On the flip side of that flip side, making for a rather gymnastic double somersault, Night Dive is very open about this fact. I haven't had to burrow deep into shady documents to bring you this earth-shattering revelation - it's readily available on the game's website, as is a current donation counter and an explanation of what the next stretch goal is (currently, it's PC mod support). Night Dive also acquired the rights not from the original creators Looking Glass, but from an investment firm who had swallowed Looking Glass' assets when it went bankrupt.

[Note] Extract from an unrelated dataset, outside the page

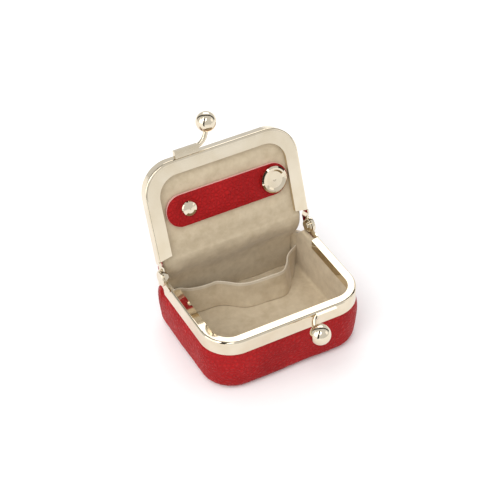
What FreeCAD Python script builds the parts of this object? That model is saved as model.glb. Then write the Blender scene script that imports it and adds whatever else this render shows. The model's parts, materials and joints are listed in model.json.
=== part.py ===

It's just as easy to paint Night Dive as heroes rescuing a cult classic from the jaws of obscurity, and taking its plans to the public, only to be met with aplomb. That gets harder when you look at how development of the game has gone. Chris Avellone was brought in to change parts of the script which had not aged well, as well as to fill in the missing sections as the game adapted to modern design ideals and added extra levels, new sequences, and a better way to link each portion of the game together. At the time, Avellone was best known for his work writing Fallout: New Vegas. These days, he's best known for facing three separate accusations of sexual misconduct, which caused him to leave his position writing Dying Light 2 for Techland. Avellone denies these allegations, but was also cut from the System Shock team.

System Shock Enhanced Edition screen with Cyborg Enforcer

Of course, Avellone is just one man, he's no longer there, and he wasn't part of the Enhanced Edition team which proved Night Dive had the pedigree for this. Only, they're not there either. Citing "feature creep" at the Games Development Conference in 2018, the game's leads stated development had restarted and a newly assembled team would be moving forward with the project. For the most part, it's not the people who made the game that was central to generating backers in the first place.

None of this alone is a red flag. There are just a lot of pink flags, and when you raise them all up as one, they look red. I'm still intrigued by System Shock. The demo played well enough when I first dabbled with it, and if you're going to remake something, it might as well be a forgotten classic crowd-sourced by a medium sized studio dedicated to doing right by the series. Night Dive didn't make System Shock, but it's hard to deny it loves System Shock. I want to like it too, but one peek behind the scenes and things don't seem as solid as they should. To be due out in, at most, 36 days and still not have a release date is another pink flag, and this one is very dark.